This repository contains the code and analysis for a writing assignment in CS328. This course is taken by Prof. Anirban Dasgupta at IITGN. It explores key trends in machine learning research over the past decade using publication data from ICML, NeurIPS, and ICLR.
➤ Paper: writing_assignment_cs328.pdf
hypothesis/– Contains notebooks evaluating each of the four hypothesesds-summary.ipynb– Exploratory data analysis used to support the insightsREADME.md– Project overview.gitignore– Standard ignore file- 'writing_assignment_cs328.pdf' - main submission file.
-
Growth of Industry Research
Hypothesis: Over the years 2017 through 2024, the number of ICML publications authored by industry-affiliated researchers has steadily increased, and by 2024, it has reached approximately one-fourth the number of publications authored by academia-affiliated researchers.
➤ Notebook:hypothesis/h1.ipynb -
Topic Evolution in NeurIPS Abstracts
Hypothesis: The most common words in the abstracts of NeurIPS papers from 2017–2019 show a noticeable evolution compared to those from 2014–2016, reflecting the rapidly changing landscape of machine learning research in just a few years. While earlier abstracts (2014–2016) commonly referenced statistical/probabilistic learning, clustering, and kernel methods, the later years (2017–2019) exhibit a stronger emphasis on deep learning architectures, reinforcement learning, and emerging trends such as attention mechanisms and adversarial robustness.

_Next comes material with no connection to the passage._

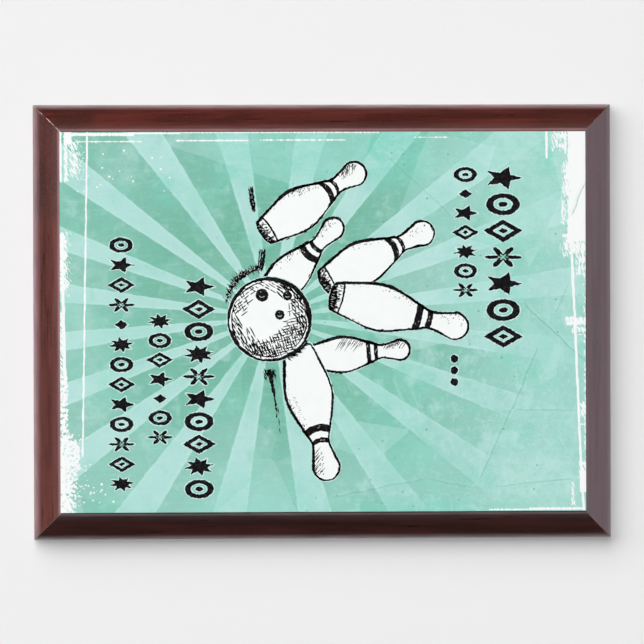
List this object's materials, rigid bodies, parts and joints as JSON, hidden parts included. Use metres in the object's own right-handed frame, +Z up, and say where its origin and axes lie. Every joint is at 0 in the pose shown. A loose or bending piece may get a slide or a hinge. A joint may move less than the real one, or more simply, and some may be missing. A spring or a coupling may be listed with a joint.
{
  "type": "wall award plaque",
  "caption": "Landscape award plaque for bowling: a bevelled wood-finish board with mitred edges, a glossy printed face plate, and keyhole hangers let into its back.",
  "frame": {"origin": "centre of the back, in the plane of the wall that the plaque hangs on", "axes": "+X to the right along the long side seen from the front, +Y into the wall (the printed face looks along -Y), +Z up in the landscape position"},
  "size_m": [0.2032, 0.017, 0.1524],
  "materials": {
    "fibreboard": "raw medium-density fibreboard",
    "cherry_wrap": "dark cherry grain under satin lacquer",
    "print": "high-gloss printed coating on thin sheet",
    "tape": "double-sided foam tape",
    "backing": "black paper laminate",
    "hanger_steel": "stamped and zinc plated",
    "zinc_screw": "bright zinc plated"
  },
  "bodies": {
    "root": {"board_core": "fibreboard", "edge_wrap_top": "cherry_wrap", "edge_wrap_bottom": "cherry_wrap", "edge_wrap_left": "cherry_wrap", "edge_wrap_right": "cherry_wrap", "printed_plate": "print", "adhesive_strip_upper": "tape", "adhesive_strip_middle": "tape", "adhesive_strip_lower": "tape", "backing_sheet": "backing", "hanger_landscape": "hanger_steel", "hanger_portrait": "hanger_steel", "hanger_landscape_screw_upper": "zinc_screw", "hanger_landscape_screw_lower": "zinc_screw", "hanger_portrait_screw_inner": "zinc_screw", "hanger_portrait_screw_outer": "zinc_screw"}
  },
  "joints": []
}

➤ Notebook:hypothesis/h2.ipynb -
Interdisciplinary Influence in ML
Hypothesis: The frequency of interdisciplinary terms from domains such as biology, physics, and neuroscience in titles has increased from 2018 to 2024 in ICLR, NeurIPS, and ICML, indicating growing cross-domain influence in ML research.

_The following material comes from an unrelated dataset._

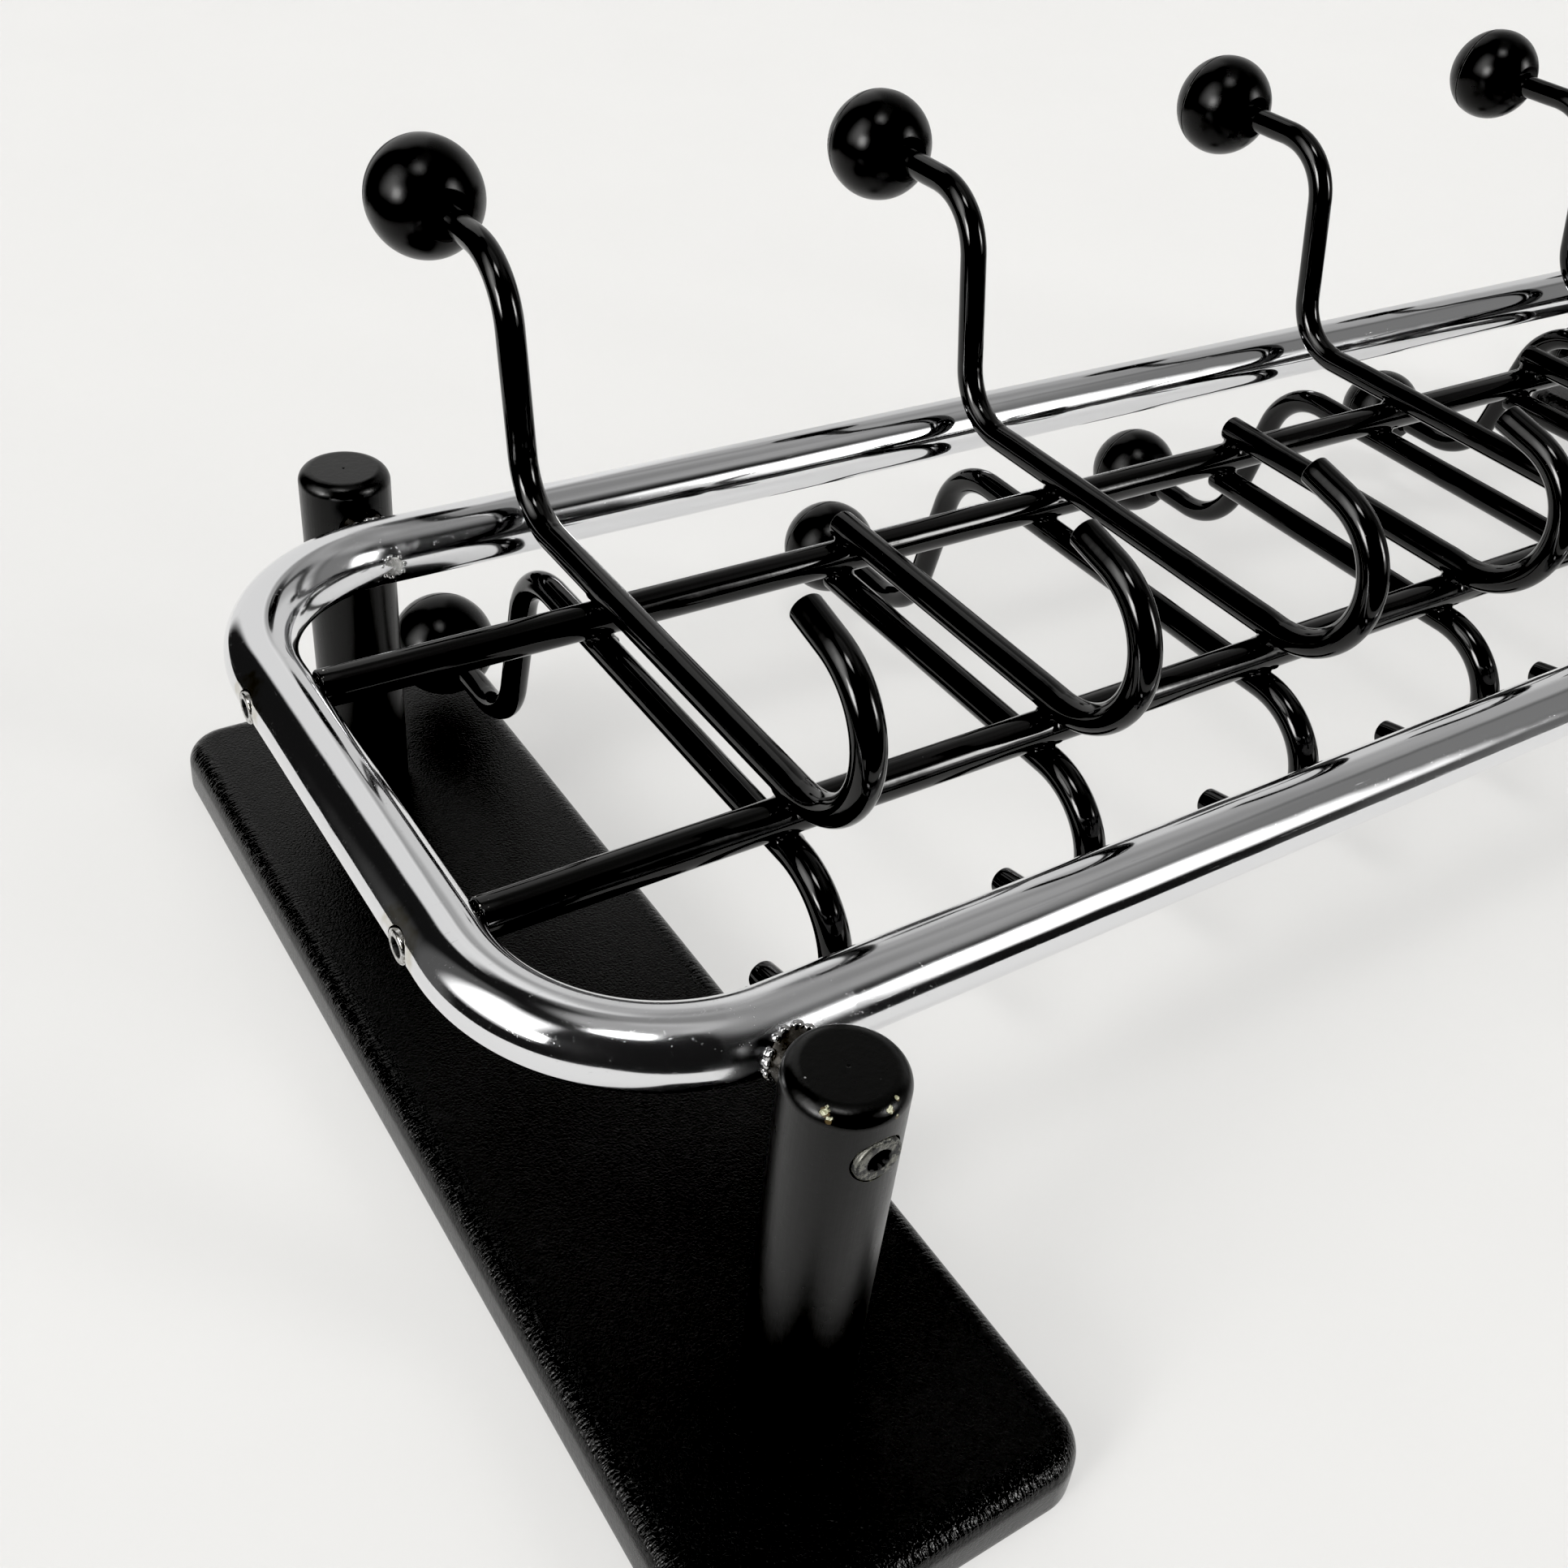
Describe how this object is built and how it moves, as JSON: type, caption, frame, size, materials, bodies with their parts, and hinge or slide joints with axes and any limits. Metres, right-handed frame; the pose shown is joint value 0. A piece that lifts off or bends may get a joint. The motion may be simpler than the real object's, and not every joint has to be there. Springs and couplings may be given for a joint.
{
  "type": "wall hook rack",
  "caption": "Wall coat rack: chromed tube frame on posts and leather-grain boards, with black rails carrying ball-ended and plain bent hooks on both faces.",
  "frame": {"origin": "centre of the overall box on the plane of the boards' backs, which is the wall", "axes": "+X along the rack; +Y towards the balls, which is up on the wall; +Z away from the wall"},
  "size_m": [1.0026, 0.421, 0.2464],
  "materials": {
    "chrome": "bright chrome plating with fine pits and hairline scratches",
    "gloss_black": "gloss black stoved enamel on steel",
    "ball_black": "satin moulded black plastic with a moulding line",
    "post_black": "satin black lacquer on turned wood, chipped to a pale ground at the top edge",
    "leather_grain": "black leather-grain sheet with a low sheen",
    "board_core": "raw fibreboard, seen only from behind",
    "worn_steel": "scuffed bare steel with remains of black paint",
    "zinc_steel": "zinc-plated steel"
  },
  "bodies": {
    "root": {"tube_frame": "chrome", "frame_bosses": "chrome", "rail_screws": "chrome", "post_screws": "worn_steel", "rail_screw_sleeves": "zinc_steel", "post_foot_screws": "zinc_steel", "keyhole_plates": "zinc_steel", "keyhole_plate_screws": "zinc_steel", "rail_ball_side": "gloss_black", "rail_curl_side": "gloss_black", "board_core_left": "board_core", "board_cover_left": "leather_grain", "post_left_ball_side": "post_black", "post_left_curl_side": "post_black", "board_core_right": "board_core", "board_cover_right": "leather_grain", "post_right_ball_side": "post_black", "post_right_curl_side": "post_black", "ball_hook_front_1": "gloss_black", "ball_front_1": "ball_black", "plain_hook_front_1": "gloss_black", "ball_hook_front_2": "gloss_black", "ball_front_2": "ball_black", "plain_hook_front_2": "gloss_black", "ball_hook_front_3": "gloss_black", "ball_front_3": "ball_black", "plain_hook_front_3": "gloss_black", "ball_hook_front_4": "gloss_black", "ball_front_4": "ball_black", "plain_hook_front_4": "gloss_black", "ball_hook_front_5": "gloss_black", "ball_front_5": "ball_black", "ball_hook_back_1": "gloss_black", "ball_back_1": "ball_black", "plain_hook_back_1": "gloss_black", "ball_hook_back_2": "gloss_black", "ball_back_2": "ball_black", "plain_hook_back_2": "gloss_black", "ball_hook_back_3": "gloss_black", "ball_back_3": "ball_black", "plain_hook_back_3": "gloss_black", "ball_hook_back_4": "gloss_black", "ball_back_4": "ball_black", "plain_hook_back_4": "gloss_black", "ball_hook_back_5": "gloss_black", "ball_back_5": "ball_black"}
  },
  "joints": []
}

➤ Notebook:hypothesis/h4.ipynb -
Regional and Institutional Research Focus
Hypothesis: Between 2018 and 2024, paper titles from US, China, and Corporate affiliations in ICLR and ICML disproportionately emphasize different machine learning subfields, revealing regional and institutional specialization in research focus. Specifically, titles from US institutions are more likely to highlight areas such as Fairness, Causal Inference, and Graph Learning; Chinese institutions tend to focus on Federated Learning, Semi-supervised Learning, and Adversarial Attacks; while Corporate-affiliated papers (e.g., from Google, Meta, Microsoft) emphasize topics like Large Language Models, Self-supervised Learning, and Optimization.
➤ Notebook:hypothesis/h5.ipynb
This repository is for academic purposes only.